On his last night before graduation, we decided to get too high in his attic, nearly suffocating from his packed up belongings looming around us. In our usual fashion, we blocked out the world and were consumed with our petty arguments on where we’d both end up. As I flipped through his notebook of poems, quotes, and essays he’d written over the past four years, I paused to interject my own notes, adding details to places I thought needed it and erasing lines I found irritating. He didn’t mind, we had been correcting, adjusting, working on each other for years now. We ate the inside filling of Oreos as we read aloud the lost chapters of his stories. We laughed at our foolishness, trying to recall how we once believed our creative writing degrees would serve us in the real world. We pretended we’d get published and be famous and end up spending all our money on a backpacking trip across Europe. Or Africa. Or Wisconsin.

We woke up the next morning with an empty bottle of Andre and a thick haze over us. His notebooks remained opened to unknown pages, sonnets that would once again retreat back to their modest identities. As we had done numerous times before, we split breakfast and acted as if this was like every other Sunday morning. Our anticlimactic goodbye was a reassurance; we knew we’d see each other again. An odd habit we had. By not acknowledging our separation, it ceased to exist. It was only a matter of time before we would be back together.

We kept in touch in our usual fashion. He’d send me haikus, I’d tell him how I thought my professor was a lunatic, but I liked it anyways. He had found a job at a publishing company but quickly grew tired of the routine, as I knew he would. I had secretly admired his adventurous soul, although I knew he often found fault in the fact he couldn’t tie myself down. He called to tell me he would be leaving to travel across the country, on his own. He needed to be alone, he needed to discover if not the world, then himself in the process. He wouldn’t have a phone, but he’d be in touch.

Even after I had graduated and moved down south, I thought of him often, in the most unexpected of times. He’d cross my mind on long walks home from work or on the days I drove upstate to visit old friends. It wasn’t until months later that his trip took an unexpected turn and he ended up outside my apartment. As we had hundreds of times before, we stretched out across my floor as I listened to his stories, asking questions, and, of course, correcting his inaccuracies. We read through his journal entries and looked through his souvenirs from the trek he had almost completed. He left the next morning in the only form we knew. There was no heart-wrenching goodbye, no unstoppable tears, no moment of reconsideration. As I calmly returned back into my apartment, I immediately noticed he had left some of his notes underneath the pile of blankets we had only moments ago been buried in. I quickly reached for the collection as I stumbled to return them before he left.

Until I saw the page holding them together. In bold letters he had written,
“Good morning Jul! I’ve been editing my old poetry for a few days now – just something I felt had to be done before packing up everything else necessary in my life to relocate for good. I found these old poems I don’t think I’ve ever shared with you, even though you’re the subject. Nothing fancy..but here.”

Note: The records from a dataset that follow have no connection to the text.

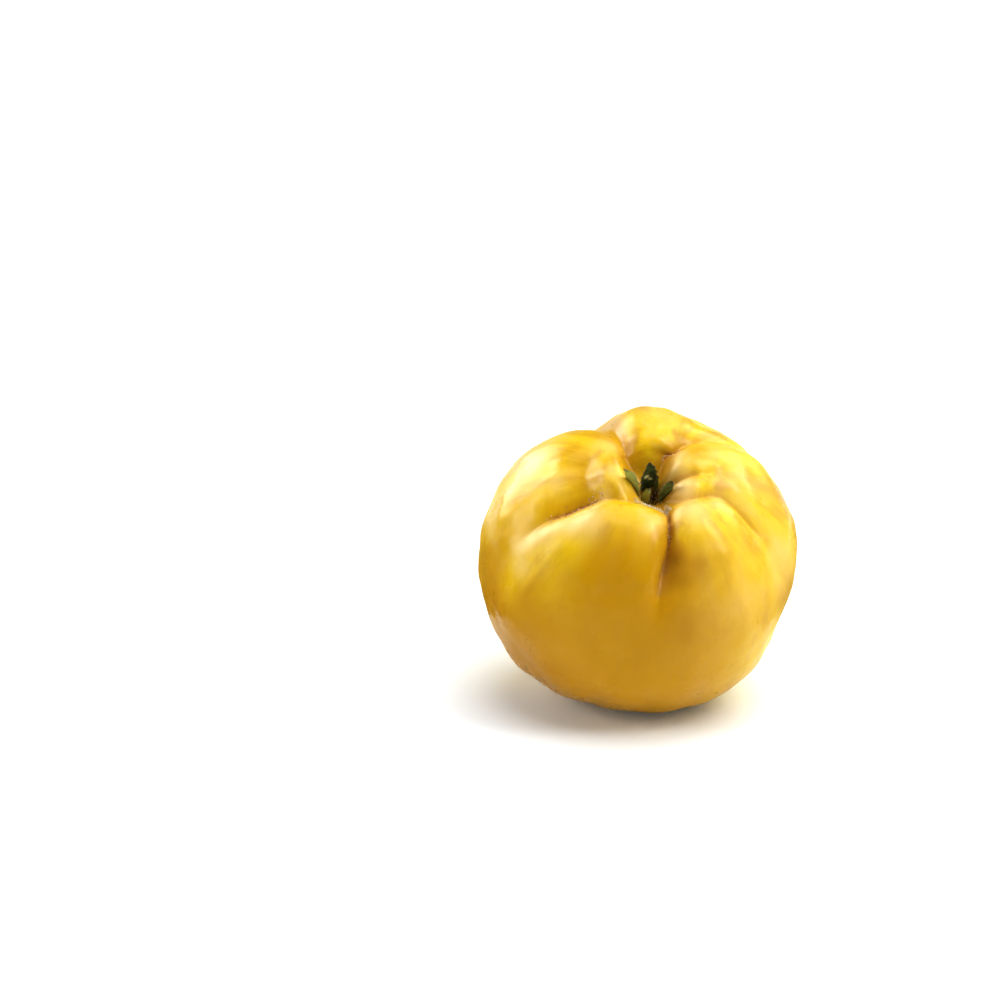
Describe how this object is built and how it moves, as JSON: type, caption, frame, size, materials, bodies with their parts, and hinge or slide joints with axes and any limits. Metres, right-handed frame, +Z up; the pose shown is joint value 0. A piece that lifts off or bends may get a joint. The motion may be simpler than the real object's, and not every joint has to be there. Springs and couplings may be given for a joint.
{
  "type": "quince",
  "caption": "Ripe whole quince with deep furrows round its dried calyx, a short stem stub below and a small flat spot to rest on.",
  "frame": {"origin": "on the flat spot that the fruit rests on, under the middle of the fruit", "axes": "+Z up from the surface it rests on, -Y towards the side that its calyx leans to, +X to the right seen from that side"},
  "size_m": [0.0915, 0.0888, 0.0839],
  "materials": {
    "skin": "satin",
    "stem_wood": "matte",
    "sepal": "matte",
    "dried_thread": "matte"
  },
  "bodies": {
    "root": {"fruit": "skin", "stem": "stem_wood", "sepal_left": "sepal", "sepal_front": "sepal", "sepal_right": "sepal", "sepal_back_right": "sepal", "sepal_back": "sepal", "style_1": "dried_thread", "style_2": "dried_thread", "style_3": "dried_thread", "style_4": "dried_thread", "style_5": "dried_thread", "stamen_01": "dried_thread", "stamen_02": "dried_thread", "stamen_03": "dried_thread", "stamen_04": "dried_thread", "stamen_05": "dried_thread", "stamen_06": "dried_thread", "stamen_07": "dried_thread", "stamen_08": "dried_thread", "stamen_09": "dried_thread", "stamen_10": "dried_thread", "stamen_11": "dried_thread", "stamen_12": "dried_thread"}
  },
  "joints": []
}
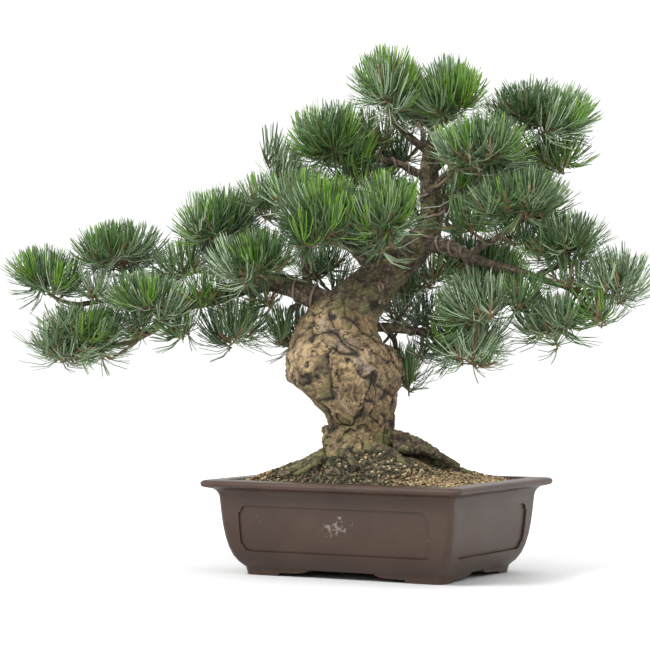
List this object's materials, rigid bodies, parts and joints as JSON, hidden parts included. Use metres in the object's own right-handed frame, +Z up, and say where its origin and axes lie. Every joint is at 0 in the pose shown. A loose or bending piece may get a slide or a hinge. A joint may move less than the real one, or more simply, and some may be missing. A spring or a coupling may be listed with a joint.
{
  "type": "japanese white pine bonsai",
  "caption": "Bonsai pine with a swollen, plated trunk, a long left bough and layered pads of needles, in a brown oblong pot on four feet.",
  "frame": {"origin": "middle of the plant's bounding box, on the plane that the pot's feet stand on", "axes": "+Z up, X along the pot's long side, Y along its short side; the crown's broad side is turned 29.4 degrees from X"},
  "size_m": [0.7482, 0.3446, 0.5834],
  "materials": {
    "pot": "unglazed, smooth, slightly polished on the lip",
    "soil": "loose grains with moss",
    "trunk_bark": "rough plates with deep cracks",
    "bough_bark": "rough bark",
    "needles": "fine needles, green outside and blue-white inside"
  },
  "bodies": {
    "root": {"bough_apex_back": "bough_bark", "bough_apex_left": "bough_bark", "bough_back_left": "bough_bark", "bough_back_right": "bough_bark", "bough_far_left": "bough_bark", "bough_far_left_inner": "bough_bark", "bough_far_left_tip": "bough_bark", "bough_far_left_top": "bough_bark", "bough_far_right": "bough_bark", "bough_far_right_low": "bough_bark", "bough_far_right_top": "bough_bark", "bough_front": "bough_bark", "bough_front_left": "bough_bark", "bough_left": "bough_bark", "bough_left_back": "bough_bark", "bough_left_front": "bough_bark", "bough_left_hanging": "bough_bark", "bough_left_top": "bough_bark", "bough_left_under": "bough_bark", "bough_low_hanging": "bough_bark", "bough_low_right": "bough_bark", "bough_right": "bough_bark", "bough_right_back": "bough_bark", "bough_right_front": "bough_bark", "bough_right_low": "bough_bark", "bough_right_middle": "bough_bark", "bough_tall_shoots": "bough_bark", "bough_upper_left": "bough_bark", "bough_upper_right": "bough_bark", "foliage_apex_back": "needles", "foliage_apex_left": "needles", "foliage_apex_right": "needles", "foliage_back_right": "needles", "foliage_centre_back": "needles", "foliage_centre_left": "needles", "foliage_centre_right": "needles", "foliage_far_left_inner": "needles", "foliage_far_left_low": "needles", "foliage_far_left_tip": "needles", "foliage_far_left_top": "needles", "foliage_far_right_low": "needles", "foliage_far_right_tip": "needles", "foliage_far_right_top": "needles", "foliage_left_back": "needles", "foliage_left_front": "needles", "foliage_left_hanging": "needles", "foliage_left_top": "needles", "foliage_left_under": "needles", "foliage_low_back": "needles", "foliage_low_hanging": "needles", "foliage_right_back": "needles", "foliage_right_front": "needles", "foliage_right_low": "needles", "foliage_right_middle": "needles", "foliage_tall_shoots": "needles", "foliage_upper_left": "needles", "foliage_upper_right": "needles", "pot": "pot", "soil": "soil", "trunk": "trunk_bark"}
  },
  "joints": []
}
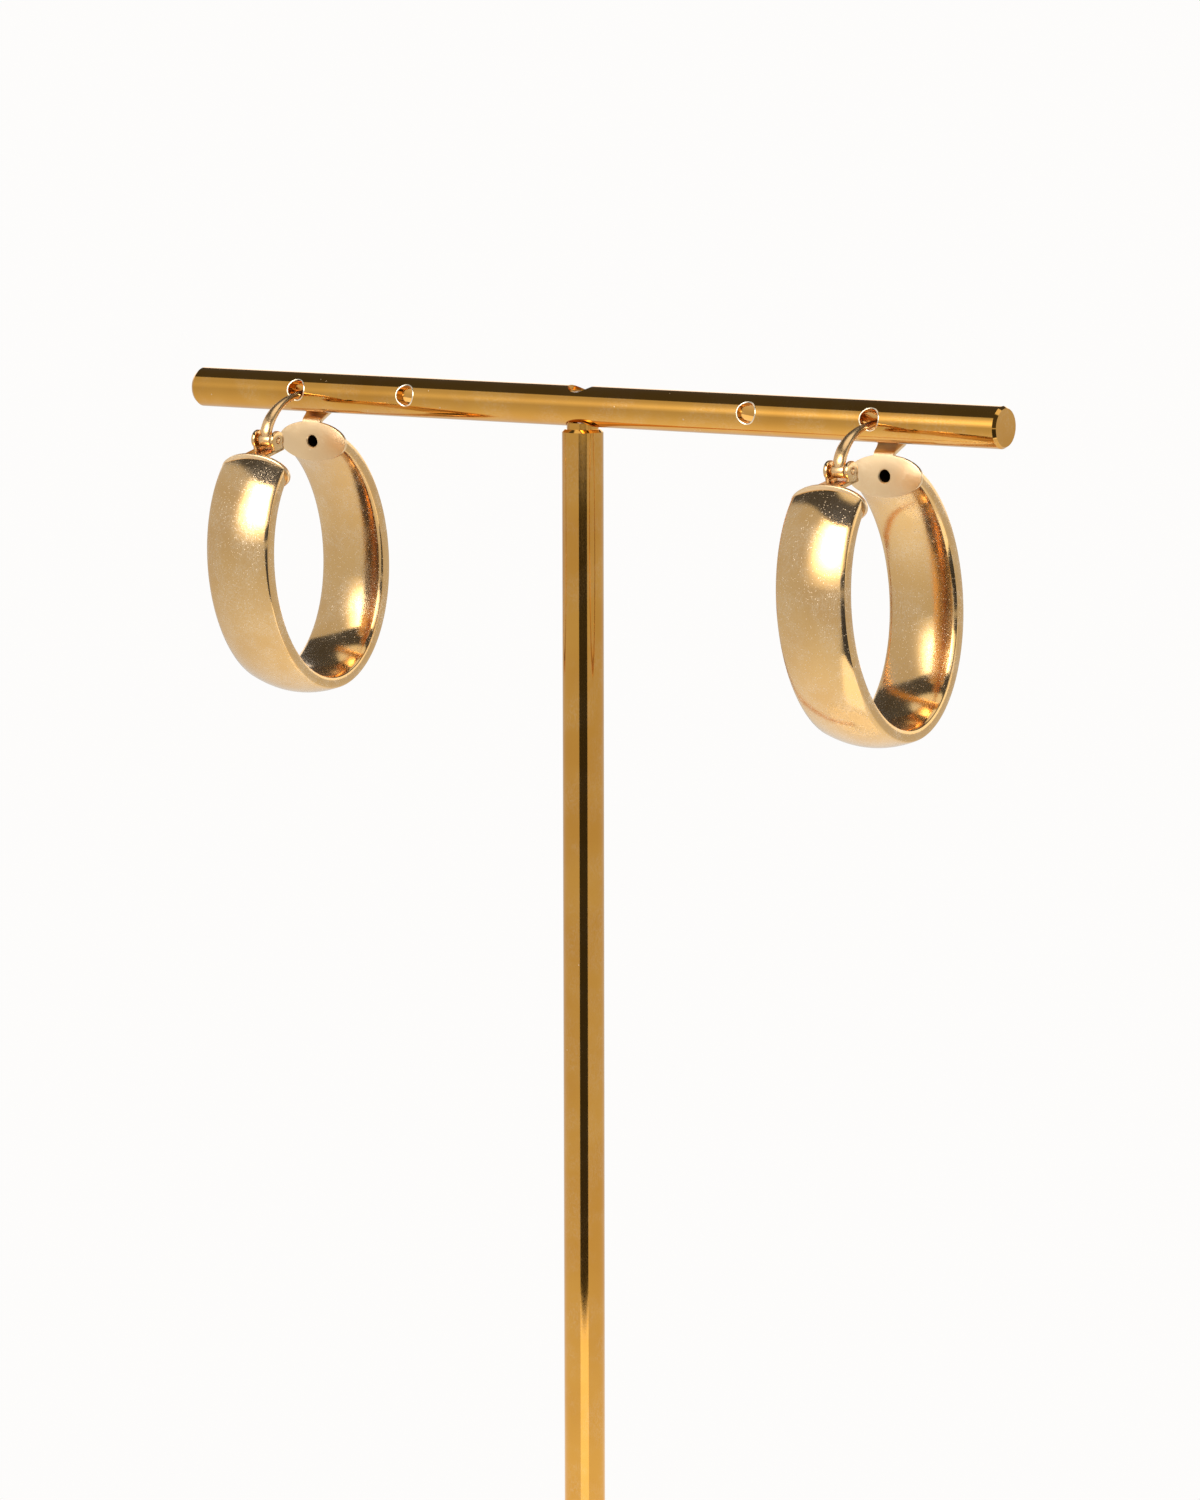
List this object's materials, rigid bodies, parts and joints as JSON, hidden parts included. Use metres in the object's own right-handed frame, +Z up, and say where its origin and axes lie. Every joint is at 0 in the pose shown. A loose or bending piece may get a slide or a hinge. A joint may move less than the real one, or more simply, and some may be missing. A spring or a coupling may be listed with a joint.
{
  "type": "pair of hoop earrings on t-bar stand",
  "caption": "Wide oval hollow hoop earrings with hinged ear wires, latched through the holes of a round T-bar display stand on a disc base.",
  "frame": {"origin": "centre of the base's underside, on the surface that the stand rests on", "axes": "+Z up along the post, X along the crossbar, -Y the front where the earrings' hinges are"},
  "size_m": [0.1194, 0.08, 0.1625],
  "materials": {
    "base_white": "satin white lacquer on steel",
    "stand_gold": "polished deep gold plating",
    "hoop_gold": "semi-polished pale yellow gold with fine scratches",
    "wire_gold": "polished gold wire",
    "screw_steel": "plain bright steel"
  },
  "bodies": {
    "stand": {"base": "base_white", "post": "stand_gold", "crossbar": "stand_gold", "bar_screw": "screw_steel", "left_ear_wire": "wire_gold", "right_ear_wire": "wire_gold"},
    "left_hoop": {"left_hoop": "hoop_gold", "left_hinge_pin": "wire_gold"},
    "right_hoop": {"right_hoop": "hoop_gold", "right_hinge_pin": "wire_gold"}
  },
  "joints": [
    {"name": "left_hoop_hinge", "type": "hinge", "parent": "stand", "child": "left_hoop", "pos_m": [-0.04209, -0.00886, 0.15452], "axis": [-0.9997, -0.014, 0.0209], "range_deg": [0, 75]},
    {"name": "right_hoop_hinge", "type": "hinge", "parent": "stand", "child": "right_hoop", "pos_m": [0.04252, -0.00839, 0.15479], "axis": [-0.9993, 0.0262, -0.0262], "range_deg": [0, 75]}
  ]
}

Clasped together were pages and pages of old papers, napkins, even faded receipts with words splattered across them. Some notes were typed while others were scribbled in his recognizable handwriting. It would take me days to go through each one, pen in hand…though I would never actually make a mark. Their creation alone was too beautiful to consider rectifying. He wrote about my perpetual habit of munching on baby carrots when I was nervous. How I consistently underdressed in the dead of winter, forcing him to hand over his gloves. He wrote how I’d tie my hair up when I got serious with him, or how I’d inevitable smile when he purposely said something unreasonable to break the tension. He remembered the dreams I had of moving abroad and how I always cut sandwiches diagonally, never across. He wrote about the times we had accidentally held hands when we got too drunk and the dark moments I’d somehow forgotten I had shared with him. The things I had never once found significant about myself, he had been treasuring. He cherished the moments I had mindlessly accepted as just another aspect of our otherwise ordinary friendship.

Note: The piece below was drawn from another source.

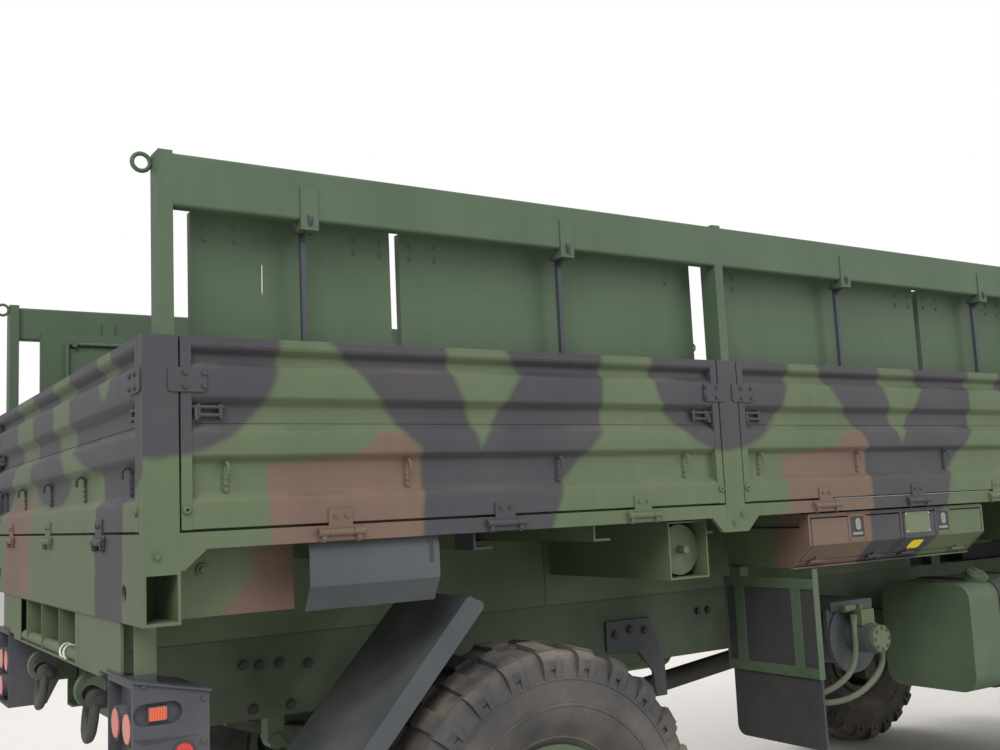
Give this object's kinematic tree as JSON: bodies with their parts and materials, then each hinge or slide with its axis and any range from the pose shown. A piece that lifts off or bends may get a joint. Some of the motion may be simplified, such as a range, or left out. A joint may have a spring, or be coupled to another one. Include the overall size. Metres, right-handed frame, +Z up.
{
  "type": "four wheel drive military cargo truck",
  "caption": "Cab-over military cargo truck with fold-down ribbed sides and tailgate, racks, folding bench seats, steered front wheels and a tilting cab.",
  "frame": {"origin": "on the ground under the middle of the truck's length and width", "axes": "+X forward, +Y left, +Z up"},
  "size_m": [6.406, 2.95, 2.66],
  "materials": {
    "camouflage_paint": "matt green, brown and black camouflage paint",
    "green_paint": "matt green paint",
    "chassis_paint": "matt green paint, dusty",
    "cast_metal": "painted castings",
    "tyre": "dusty rubber",
    "glass": "clear",
    "seat_fabric": "woven cover",
    "black_plastic": "grained"
  },
  "bodies": {
    "chassis": {"frame_rails": "chassis_paint", "frame_crossmembers": "chassis_paint", "rear_axle": "chassis_paint", "front_axle": "chassis_paint", "drivetrain": "cast_metal", "fuel_tank": "green_paint", "left_boxes": "green_paint", "front_bumper": "camouflage_paint", "bed_floor": "green_paint", "bed_frame": "camouflage_paint", "racks": "green_paint", "tail_boxes": "camouflage_paint", "mudguards": "green_paint", "stowage_box": "camouflage_paint", "winch": "chassis_paint", "stack": "green_paint"},
    "cab": {"cab_shell": "camouflage_paint", "cab_glass": "glass", "grille": "green_paint", "cab_seats": "seat_fabric", "dashboard": "black_plastic"},
    "steering_wheel": {"steering_wheel": "black_plastic"},
    "cab_door_right": {"door_right": "camouflage_paint", "door_glass_right": "glass"},
    "cab_door_left": {"door_left": "camouflage_paint", "door_glass_left": "glass"},
    "knuckle_right": {"knuckle_right": "chassis_paint"},
    "knuckle_left": {"knuckle_left": "chassis_paint"},
    "dropside_right_rear": {"dropside_right_rear": "camouflage_paint"},
    "dropside_right_front": {"dropside_right_front": "camouflage_paint"},
    "dropside_left_rear": {"dropside_left_rear": "camouflage_paint"},
    "dropside_left_front": {"dropside_left_front": "camouflage_paint"},
    "tailgate": {"tailgate": "camouflage_paint"},
    "seat_right": {"seat_right": "green_paint"},
    "seat_left": {"seat_left": "green_paint"},
    "seat_legs_right": {"seat_legs_right": "green_paint"},
    "seat_legs_left": {"seat_legs_left": "green_paint"},
    "stowage_door_rear": {"stowage_door_rear": "camouflage_paint"},
    "stowage_door_front": {"stowage_door_front": "camouflage_paint"},
    "wheel_rear_right": {"tyre_rear_right": "tyre", "rim_rear_right": "green_paint"},
    "wheel_rear_left": {"tyre_rear_left": "tyre", "rim_rear_left": "green_paint"},
    "wheel_front_right": {"tyre_front_right": "tyre", "rim_front_right": "green_paint"},
    "wheel_front_left": {"tyre_front_left": "tyre", "rim_front_left": "green_paint"}
  },
  "joints": [
    {"name": "steer_right", "type": "hinge", "parent": "chassis", "child": "knuckle_right", "pos_m": [2.007, -0.9, 0.589], "axis": [0, 0, 1], "range_deg": [-28, 28]},
    {"name": "steer_left", "type": "hinge", "parent": "chassis", "child": "knuckle_left", "pos_m": [2.007, 0.9, 0.589], "axis": [0, 0, 1], "range_deg": [-28, 28]},
    {"name": "wheel_rear_right", "type": "hinge", "parent": "chassis", "child": "wheel_rear_right", "pos_m": [-1.893, -0.9925, 0.589], "axis": [0, 1, 0], "continuous": true},
    {"name": "wheel_rear_left", "type": "hinge", "parent": "chassis", "child": "wheel_rear_left", "pos_m": [-1.893, 0.9925, 0.589], "axis": [0, 1, 0], "continuous": true},
    {"name": "wheel_front_right", "type": "hinge", "parent": "knuckle_right", "child": "wheel_front_right", "pos_m": [2.007, -0.9925, 0.589], "axis": [0, 1, 0], "continuous": true},
    {"name": "wheel_front_left", "type": "hinge", "parent": "knuckle_left", "child": "wheel_front_left", "pos_m": [2.007, 0.9925, 0.589], "axis": [0, 1, 0], "continuous": true},
    {"name": "cab_tilt", "type": "hinge", "parent": "chassis", "child": "cab", "pos_m": [3.033, 0, 1.03], "axis": [0, 1, 0], "range_deg": [0, 55]},
    {"name": "cab_door_right", "type": "hinge", "parent": "cab", "child": "cab_door_right", "pos_m": [3.003, -1.207, 1.5], "axis": [0, 0, -1], "range_deg": [-70, 0]},
    {"name": "cab_door_left", "type": "hinge", "parent": "cab", "child": "cab_door_left", "pos_m": [3.003, 1.207, 1.5], "axis": [0, 0, 1], "range_deg": [-70, 0]},
    {"name": "steering_column", "type": "hinge", "parent": "cab", "child": "steering_wheel", "pos_m": [2.58596, 0.76, 1.90892], "axis": [-0.7745, 0, 0.6325], "range_deg": [-448, 448]},
    {"name": "dropside_right_rear", "type": "hinge", "parent": "chassis", "child": "dropside_right_rear", "pos_m": [0, -1.224, 1.574], "axis": [1, 0, 0], "range_deg": [0, 180]},
    {"name": "dropside_right_front", "type": "hinge", "parent": "chassis", "child": "dropside_right_front", "pos_m": [0, -1.224, 1.574], "axis": [1, 0, 0], "range_deg": [0, 180]},
    {"name": "dropside_left_rear", "type": "hinge", "parent": "chassis", "child": "dropside_left_rear", "pos_m": [0, 1.224, 1.574], "axis": [-1, 0, 0], "range_deg": [0, 180]},
    {"name": "dropside_left_front", "type": "hinge", "parent": "chassis", "child": "dropside_left_front", "pos_m": [0, 1.224, 1.574], "axis": [-1, 0, 0], "range_deg": [0, 180]},
    {"name": "tailgate", "type": "hinge", "parent": "chassis", "child": "tailgate", "pos_m": [-3.192, 0, 1.574], "axis": [0, -1, 0], "range_deg": [0, 180]},
    {"name": "seat_right", "type": "hinge", "parent": "chassis", "child": "seat_right", "pos_m": [0, -1.125, 2.06], "axis": [-1, 0, 0], "range_deg": [0, 90]},
    {"name": "seat_legs_right", "type": "hinge", "parent": "seat_right", "child": "seat_legs_right", "pos_m": [0, -1.066, 2.44], "axis": [-1, 0, 0], "range_deg": [-90, 0]},
    {"name": "seat_left", "type": "hinge", "parent": "chassis", "child": "seat_left", "pos_m": [0, 1.125, 2.06], "axis": [1, 0, 0], "range_deg": [0, 90]},
    {"name": "seat_legs_left", "type": "hinge", "parent": "seat_left", "child": "seat_legs_left", "pos_m": [0, 1.066, 2.44], "axis": [1, 0, 0], "range_deg": [-90, 0]},
    {"name": "stowage_door_rear", "type": "hinge", "parent": "chassis", "child": "stowage_door_rear", "pos_m": [0, -1.13063, 1.35825], "axis": [-1, 0, 0], "range_deg": [-100, 0]},
    {"name": "stowage_door_front", "type": "hinge", "parent": "chassis", "child": "stowage_door_front", "pos_m": [0, -1.13063, 1.35825], "axis": [-1, 0, 0], "range_deg": [-100, 0]}
  ],
  "couplings": [
    {"joint": "steer_left", "follows": "steer_right", "ratio": 1},
    {"joint": "steering_column", "follows": "steer_right", "ratio": 16},
    {"joint": "seat_legs_right", "follows": "seat_right", "ratio": -1},
    {"joint": "seat_legs_left", "follows": "seat_left", "ratio": -1}
  ]
}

He had accidentally shown up in this city I had moved to, I convinced myself. This must have been some sort of pure act of coincidence. But as I unfolded and refolded the poetic notes repeatedly, I knew this wasn’t true. He had meticulously made the trip to see me, not to prove some drastic declaration of love, but rather, to further make evident that we were a staple in each other’s lives, whether we agreed to it or not. It was as if I had been feeling nothing and everything all at once. All the thoughts I had pushed out of my mind for years suddenly flooded over me. How could I not have realized this? Had I been so set on being blinded by love that I, quite literally, couldn’t see him? The narrow views I once had of him were crashing before me.

We had never been intense, mind blowing, life-changing, not in the radical sense at least. It hadn’t knocked me down over and over again. But who was I kidding? That sort of thing was doomed to fail. The ones who take your breath away often forget to return it. I began to realize that the ones you should keep around are the ones who maintain a subtle, yet substantial, presence in your life. He was a constant, sure thing. Never flashy, boastful, arrogant. In fact, very few of my friends would remember his name, if they could recall him at all. But that’s how we had always been, our unmatchable relationship only evident to the two involved. His presence brought me peace rather than a sense of urgency. He hadn’t needed a grand gesture to make it clear. Our history together was proof enough.

I think about him more than I should. I have lead myself to believe that I had been so concerned with looking ahead that it never occurred to turn and see who had been next to me the whole way through. I remind myself that our sensible relationship was always one to answer the questions of life, not ask them. We would continue to subsist on our accidental partnership. And this, this stable balance of life-long friendship, is how we would stay. We would remain in this limbo where neither one of us would put forth enough momentum to be anything more, nor anything less. And this, somehow, would always be enough.